De Christopher HAMPTON tiré de la vie et des témoignages de Brunhilde Pomsel.




Adaptation française de Dominique HOLLIER
Mise en scène de Thierry HARCOURT
Avec Judith MAGRE -
Assistante à la mise en scène, Stéphanie FROELIGER
Musique et univers sonore, Tazio CAPUTO
Lumières, François LOISEAU

C’est à partir des entretiens de Brunhilde POMSEL avec une collectif viennois pour un documentaire filmé en 2013, que le dramaturge Christopher HAMPTON a conçu la pièce Une vie allemande.

Le documentaire avait le même titre Une vie allemande. Nous pourrions nous laisser abuser par ce titre qui frappe par sa sobriété, qui ne veut pas faire de bruit d’une certaine façon et s’il convient à un documentaire qui se veut objectif, peut-il convenir à un drame ?

C’est pourtant cette insignifiance exprimée qui interpelle car elle permet de saisir la position « impossible » de Brunhilde POMSEL, une employée ordinaire face au Tribunal de l’Histoire.

Brunhilde POMSEL était probablement le dernier témoin « des hautes sphères nazies » en tant que secrétaire de Joseph GOEBBELS, ministre de la propagande du régime nazi. Au seuil de sa vie, à 102 ans, elle livre ses souvenirs publiquement comme pour les revivre elle-même, quasiment presque sans complexe, car elle a pour alibi son grand âge. Il lui faut tout de même plonger dans des souvenirs qui datent de plus de 60 ans. « Il y a tant de choses que j’ai oubliées. Presque tout en réalité. Certaines choses restent bien sûr, mais je ne sais vraiment pas pourquoi. Je ne comprends pas comment ça fonctionne ».

Elle sait évidemment que ce qui fait d’elle le point de mire, le sujet du film, c’est cette marque au fer rouge qui la désigne comme complice du régime nazi, cette griffure qui ne lui permet pas de se réfugier dans l’anonymat, celle d’avoir été la secrétaire de Goebbels. Elle tient d’ailleurs à préciser qu’elle n’était que « la secrétaire de secrétaire » par la secrétaire particulière et qu’elle ne faisait que croiser Goebbels.

En marge du film, Brunhilde POMSEL a expliqué pourquoi elle avait voulu témoigner « C’était important pour moi de reconnaître cette image dans le miroir, dans laquelle je peux comprendre ce que j’ai fait de mal ». Tout en précisant « Il ne s’agit absolument pas de soulager ma conscience ».
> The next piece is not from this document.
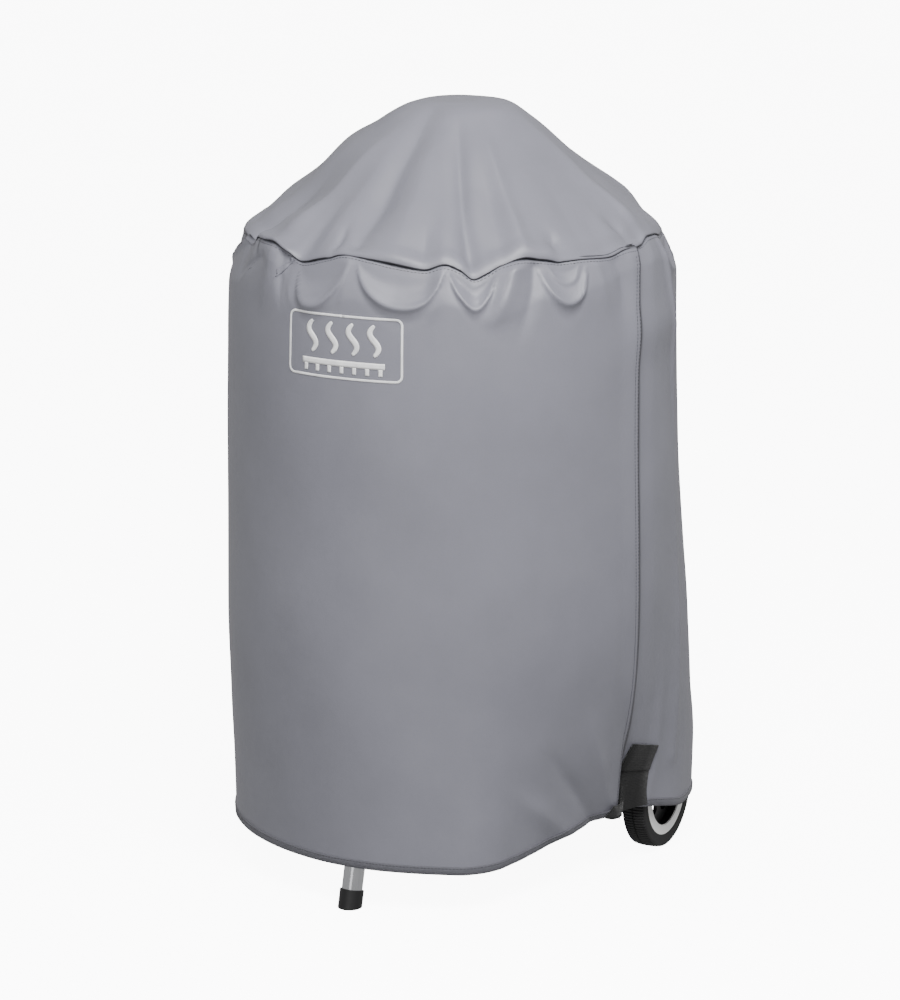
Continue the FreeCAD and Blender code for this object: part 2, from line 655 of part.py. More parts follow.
def build_damper():
    centre, normal = damper_frame()
    lift = size("damperGap")
    face = centre + normal * lift
    disc = cylinder("DamperDisc", "Dims.damperRadius", "Dims.damperThick", face, normal)
    edge = Rotation(up, normal)
    tab = add("Part::Box", "DamperTab", Length="Dims.tabPlate", Width="Dims.tabLong")
    tab.Height = size("damperTab")
    corner = Vector(size("damperRadius") - size("tabInset"), -size("tabLong") / 2, 0)
    tab.Placement = Placement(face + edge.multVec(corner), edge)
    below = centre - normal * size("spare")
    hole = cylinder("DamperPivot", "Dims.rivetRadius + Dims.axleGap", "Dims.farSpare", below, normal)
    tools = damper_holes("DamperVent", 60) + [hole]
    node("lid_damper", cut("LidDamper", fuse("DamperSolid", [disc, tab]), fuse("DamperHoles", tools)))
    above = lift + size("damperThick") + size("rivetGap")
    stem_low = centre + normal * size("rivetLift")
    stem_high = centre + normal * (above + size("nearSpare"))
    stem = rod_between("RivetStem", "Dims.rivetRadius", stem_low, stem_high)
    head = cylinder("RivetHead", "Dims.rivetHead", "Dims.rivetThick", centre + normal * above, normal)
    rivet = fuse("RivetSolid", [stem, head])
    node("lid_damper_rivet", cut("DamperRivet", rivet, lid_surface("RivetLimit", "0")))


# ---------------------------------------------------------------- cover
def cover_section(radius, back, power, height):
    """One level of the cover: round in front, and boxier at the back as the power grows."""
    count = 48
    points = []
    for i in range(count):
        turn = 2 * math.pi * i / count
        c, s = math.cos(turn), math.sin(turn)
        if s <= 0:
            points.append(Vector(radius * c, radius * s, height))
            continue
        reach = (abs(c / radius) ** power + abs(s / back) ** power) ** (-1 / power)
        points.append(Vector(reach * c, reach * s, height))
    curve = Part.BSplineCurve()
    curve.interpolate(Points=points, PeriodicFlag=True)
    return Part.Wire([curve.toShape()])


def cover_levels():
    """Radius, depth at the back, boxiness and height of each level, from the hem to the seam."""
    radius = size("coverRadius")
    back = size("coverBack")
    boxy = size("boxiness")
    return [
        (radius, back, boxy, size("hemHigh")),
        (radius, back, boxy, size("flareLow")),
        (radius, radius, 2, size("flareHigh")),
        (radius, radius, 2, size("shoulderLow")),
        (size("shoulderMidRadius"), size("shoulderMidRadius"), 2, size("shoulderMid")),
        (size("seamRadius"), size("seamRadius"), 2, size("seamHeight")),
    ]


def cover_body(name, inset, spare):
    """The cover's skirt as a loft, smaller all round by an inset."""
    levels = cover_levels()
    sections = []
    for i, (radius, back, power, height) in enumerate(levels):
        shift = {0: -spare, len(levels) - 1: spare}.get(i, 0)
        wire = doc.addObject("Part::Feature", f"{name}Level{i}")
        wire.Shape = cover_section(radius - inset, back - inset, power, height + shift)
        sections.append(wire)
    loft = doc.addObject("Part::Loft", name)
    loft.Sections = sections
    loft.Solid = True
    loft.Ruled = True
    return loft


def build_cover():
    wall = "Dims.coverWall"
    node("cover_top_panel", turned("CoverTop", [
        ("Dims.seamRadius", "Dims.seamHeight"),
        ("Dims.domeLowRadius", "Dims.domeLowHeight"),
        ("Dims.domeMidRadius", "Dims.domeMidHeight"),
        ("Dims.peakEdgeRadius", "Dims.peakEdgeHeight"),
        ("Dims.peakRadius", f"Dims.peakHeight - 1 * {wall}"),
        ("0", "Dims.peakHeight"),
        ("0", f"Dims.peakHeight - {wall}"),
        (f"Dims.peakRadius - {wall}", f"Dims.peakHeight - 2 * {wall}"),
        (f"Dims.peakEdgeRadius - {wall}", f"Dims.peakEdgeHeight - {wall}"),
        (f"Dims.domeMidRadius - {wall}", f"Dims.domeMidHeight - {wall}"),
        (f"Dims.domeLowRadius - {wall}", f"Dims.domeLowHeight - {wall}"),
        (f"Dims.seamRadius - {wall}", "Dims.seamHeight"),
    ]))
    skirt = cut("Skirt", cover_body("SkirtOuter", 0, 0), cover_body("SkirtInner", size("coverWall"), 1))
    far = 2 * size("coverRadius")
    half_spaces = {
        "front": box("FrontHalf", (-far, -far, 0), (far, 0, far * 2)),
        "rear": box("RearHalf", (-far, 0, 0), (far, far, far * 2)),
    }
    for end, half in half_spaces.items():
        node(f"cover_{end}_panel", common(f"Cover{end.capitalize()}", skirt, half))

    low = size("hemLow")
    rings = []
    for name, inset in (("HemOuter", -size("hemProud")), ("HemInner", size("coverWall"))):
        radius = size("coverRadius") - inset
        back = size("coverBack") - inset
        wire = doc.addObject("Part::Feature", name + "Level")
        wire.Shape = cover_section(radius, back, size("boxiness"), low)
        ring = doc.addObject("Part::Extrusion", name)
        ring.Base = wire
        ring.Dir = up
        ring.setExpression("LengthFwd", "Dims.hemHigh - Dims.hemLow")
        ring.Solid = True
        rings.append(ring)
    node("cover_hem_binding", cut("CoverHem", *rings))

    start = size("strapFront")
    for side, sign in side_sign.items():
        face = size("coverRadius") + size("strapGap")
        across = sorted([sign * face, sign * (face + size("strapThick"))])
        low_corner = (across[0], start, size("strapLow"))
        high_corner = (across[1], start + size("strapWidth"), size("strapHigh"))
        node(f"cover_strap_{side}", box(side.capitalize() + "Strap", low_corner, high_corner))


# ---------------------------------------------------------------- the whole grill
build_bowl()
build_supports()
handle_heads = [head for side in side_sign for head in build_side_handle(side)]
node("bowl_handle_screws", together("BowlHandleScrews", handle_heads))
leg_screws = [build_leg("front_leg", front_azimuth, "frontLegEnd")]
for side, azimuth in rear_azimuths.items():
    leg_screws.append(build_leg(f"rear_leg_{side}", azimuth, "rearLegEnd"))
node("leg_screws", together("LegScrews", leg_screws))
build_leg_ends()
build_axle()
for side in side_sign:
    build_wheel(side)
build_grate("cooking_grate", "cook", (-size("crossReach"), size("crossReach")))
build_grate("charcoal_grate", "coal", (-size("crossReach"), size("crossReach")))
build_sweeper()
build_ash_pan()
build_rack()
build_lid()
build_lid_hook()
build_damper()
build_cover()
doc.recompute()

for item in doc.Objects:
    if {"Invalid", "Error"} & set(item.State):
        raise RuntimeError(f"{item.Name} failed: {item.State}")
for item in nodes:
    if item.Shape.isNull() or not item.Shape.isValid():
        raise RuntimeError(f"{item.Label} has no valid shape")

os.makedirs("parts", exist_ok=True)
whole = FreeCAD.BoundBox()
for item in nodes:
    item.Shape.exportStep(f"parts/{item.Label}.step")
    bounds = item.Shape.BoundBox
    whole.add(bounds)
    print(f"{item.Label}: {len(item.Shape.Solids)} solids, volume {item.Shape.Volume:.0f}")
print(f"{len(nodes)} nodes")
print(f"low corner {whole.XMin:.2f} {whole.YMin:.2f} {whole.ZMin:.2f}")
print(f"high corner {whole.XMax:.2f} {whole.YMax:.2f} {whole.ZMax:.2f}")
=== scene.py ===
import json
import math

import bmesh
import bpy
import numpy as np
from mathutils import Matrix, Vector


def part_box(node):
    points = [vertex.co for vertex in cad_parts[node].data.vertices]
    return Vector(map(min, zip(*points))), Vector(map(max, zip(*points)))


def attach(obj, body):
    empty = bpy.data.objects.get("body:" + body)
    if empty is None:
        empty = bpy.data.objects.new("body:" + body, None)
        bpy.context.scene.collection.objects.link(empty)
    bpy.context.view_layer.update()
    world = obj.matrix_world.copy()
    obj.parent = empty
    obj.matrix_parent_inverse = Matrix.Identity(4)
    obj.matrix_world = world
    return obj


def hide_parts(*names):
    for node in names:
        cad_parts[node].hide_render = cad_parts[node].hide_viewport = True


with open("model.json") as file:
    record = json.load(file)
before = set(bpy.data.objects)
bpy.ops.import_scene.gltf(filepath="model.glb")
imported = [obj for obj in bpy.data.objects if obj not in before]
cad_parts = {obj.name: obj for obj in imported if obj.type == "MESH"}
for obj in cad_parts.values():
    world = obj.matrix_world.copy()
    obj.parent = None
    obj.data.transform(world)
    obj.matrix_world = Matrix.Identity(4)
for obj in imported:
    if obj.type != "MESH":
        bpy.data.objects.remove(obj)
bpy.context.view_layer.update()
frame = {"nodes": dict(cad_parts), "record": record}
mm = 0.001

# lengths in the dictionaries are millimetres, turns are degrees round the grill:
# 0 is the front, 90 the right-hand side, 180 the back and -90 the left


def ramp(low, high, value):
    t = np.clip((value - low) / (high - low), 0, 1)
    return t * t * (3 - 2 * t)


def wrapped(turn):
    return (turn + 180) % 360 - 180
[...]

Comment une personne ordinaire « une simple employée » peut-elle être pointée par les historiens, les juges, toux ceux qui peuvent former le Tribunal de l’histoire ? Madame POMSEL, raconte qu’elle a dû arrêter ses études à 15 ans, faute d’argent et a commencé à travailler à 16 ans pour échapper au carcan familial. C’est parce qu’elle était, semble-t-il, une dactylo hors pair, c’est à dire extrêmement rapide, qu’elle a été choisie comme secrétaire au ministère de la propagande. De ses propos se dessine la figure d’une jeune fille pleine de vitalité qui « se présente volontiers comme une personne échevelée, superficielle et apolitique ». Elle se serait inscrite au parti nazi par opportunisme comme 8 millions d’allemands. En somme, elle a agi pour faire comme tout le monde, sans se poser de questions. Mais lorsque sa meilleure amie juive Eva, en apprenant qu’elle était devenue employée de Goebbels lui dit « C’est la dernière fois que tu me voies », cette parole doit résonner comme une flèche de douleur dans sa tête. Madame POMSEL a voulu savoir ce qu’était devenue Eva et a appris que son amie était morte en camp de concentration.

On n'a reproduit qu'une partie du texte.